Do this —
Will you return, word for word, only the lines from the top of the data below down to and including the one with "# above it."?

Dataset section —
▬▬▬▬▬▬▬▬▬▬

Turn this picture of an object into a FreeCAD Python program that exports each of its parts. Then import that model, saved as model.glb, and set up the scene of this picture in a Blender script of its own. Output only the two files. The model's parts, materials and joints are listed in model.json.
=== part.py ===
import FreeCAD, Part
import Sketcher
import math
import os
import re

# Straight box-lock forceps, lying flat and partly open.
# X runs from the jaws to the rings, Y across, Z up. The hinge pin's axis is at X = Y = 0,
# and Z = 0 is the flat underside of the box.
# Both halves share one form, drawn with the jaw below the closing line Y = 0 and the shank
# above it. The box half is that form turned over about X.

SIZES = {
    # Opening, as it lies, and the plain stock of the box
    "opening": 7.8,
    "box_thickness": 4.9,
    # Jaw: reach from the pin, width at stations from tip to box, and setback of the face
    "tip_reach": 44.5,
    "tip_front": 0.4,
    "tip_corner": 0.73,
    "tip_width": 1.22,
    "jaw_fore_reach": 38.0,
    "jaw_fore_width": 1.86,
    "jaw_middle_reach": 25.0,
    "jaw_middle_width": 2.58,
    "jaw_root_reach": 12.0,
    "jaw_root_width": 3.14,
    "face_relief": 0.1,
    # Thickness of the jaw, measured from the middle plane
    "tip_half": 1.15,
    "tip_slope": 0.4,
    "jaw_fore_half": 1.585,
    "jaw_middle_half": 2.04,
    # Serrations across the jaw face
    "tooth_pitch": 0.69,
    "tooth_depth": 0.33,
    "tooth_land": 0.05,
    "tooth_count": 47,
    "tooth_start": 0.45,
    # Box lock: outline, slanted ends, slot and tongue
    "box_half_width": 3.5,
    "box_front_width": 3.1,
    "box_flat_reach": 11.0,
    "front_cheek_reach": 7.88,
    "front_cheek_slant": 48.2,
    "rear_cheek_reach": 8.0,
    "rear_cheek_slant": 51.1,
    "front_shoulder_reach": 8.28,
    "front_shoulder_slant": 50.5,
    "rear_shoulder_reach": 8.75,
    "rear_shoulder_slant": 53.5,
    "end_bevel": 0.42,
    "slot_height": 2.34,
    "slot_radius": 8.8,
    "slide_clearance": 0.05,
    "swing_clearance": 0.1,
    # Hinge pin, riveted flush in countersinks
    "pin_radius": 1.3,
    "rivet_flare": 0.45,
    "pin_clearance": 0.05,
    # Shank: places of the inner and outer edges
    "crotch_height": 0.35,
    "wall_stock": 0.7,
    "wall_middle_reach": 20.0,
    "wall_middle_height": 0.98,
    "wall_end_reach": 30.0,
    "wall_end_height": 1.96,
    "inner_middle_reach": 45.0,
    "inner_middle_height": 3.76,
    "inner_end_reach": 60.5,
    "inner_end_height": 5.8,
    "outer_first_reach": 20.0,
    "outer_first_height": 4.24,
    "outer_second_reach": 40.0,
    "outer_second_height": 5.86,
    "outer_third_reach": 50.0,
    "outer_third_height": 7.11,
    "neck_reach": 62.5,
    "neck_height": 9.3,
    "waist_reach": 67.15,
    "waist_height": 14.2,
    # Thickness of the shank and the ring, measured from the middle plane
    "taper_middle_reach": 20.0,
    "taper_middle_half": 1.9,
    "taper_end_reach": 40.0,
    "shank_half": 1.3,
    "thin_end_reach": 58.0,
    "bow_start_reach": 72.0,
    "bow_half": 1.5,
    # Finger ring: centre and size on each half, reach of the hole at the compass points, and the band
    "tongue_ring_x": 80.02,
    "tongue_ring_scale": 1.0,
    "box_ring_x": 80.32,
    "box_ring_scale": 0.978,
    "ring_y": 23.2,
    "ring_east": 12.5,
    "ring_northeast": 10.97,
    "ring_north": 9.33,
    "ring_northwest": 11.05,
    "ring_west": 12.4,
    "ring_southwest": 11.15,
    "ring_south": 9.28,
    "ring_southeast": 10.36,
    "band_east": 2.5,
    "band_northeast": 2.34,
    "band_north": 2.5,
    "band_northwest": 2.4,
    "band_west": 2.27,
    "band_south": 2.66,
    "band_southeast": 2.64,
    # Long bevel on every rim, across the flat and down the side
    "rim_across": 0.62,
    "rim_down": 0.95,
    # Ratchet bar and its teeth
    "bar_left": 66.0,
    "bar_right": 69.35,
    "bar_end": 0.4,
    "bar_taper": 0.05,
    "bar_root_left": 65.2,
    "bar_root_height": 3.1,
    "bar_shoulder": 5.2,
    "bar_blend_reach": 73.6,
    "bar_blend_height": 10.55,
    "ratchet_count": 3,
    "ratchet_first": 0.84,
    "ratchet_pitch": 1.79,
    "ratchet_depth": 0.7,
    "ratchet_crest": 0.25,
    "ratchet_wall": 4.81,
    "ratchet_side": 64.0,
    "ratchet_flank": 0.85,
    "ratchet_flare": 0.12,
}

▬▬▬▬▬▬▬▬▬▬

Answer to this problem —
Turn this picture of an object into a FreeCAD Python program that exports each of its parts. Then import that model, saved as model.glb, and set up the scene of this picture in a Blender script of its own. Output only the two files. The model's parts, materials and joints are listed in model.json.
=== part.py ===
import FreeCAD, Part
import Sketcher
import math
import os
import re

# Straight box-lock forceps, lying flat and partly open.
# X runs from the jaws to the rings, Y across, Z up. The hinge pin's axis is at X = Y = 0,
# and Z = 0 is the flat underside of the box.
# Both halves share one form, drawn with the jaw below the closing line Y = 0 and the shank
# above it. The box half is that form turned over about X.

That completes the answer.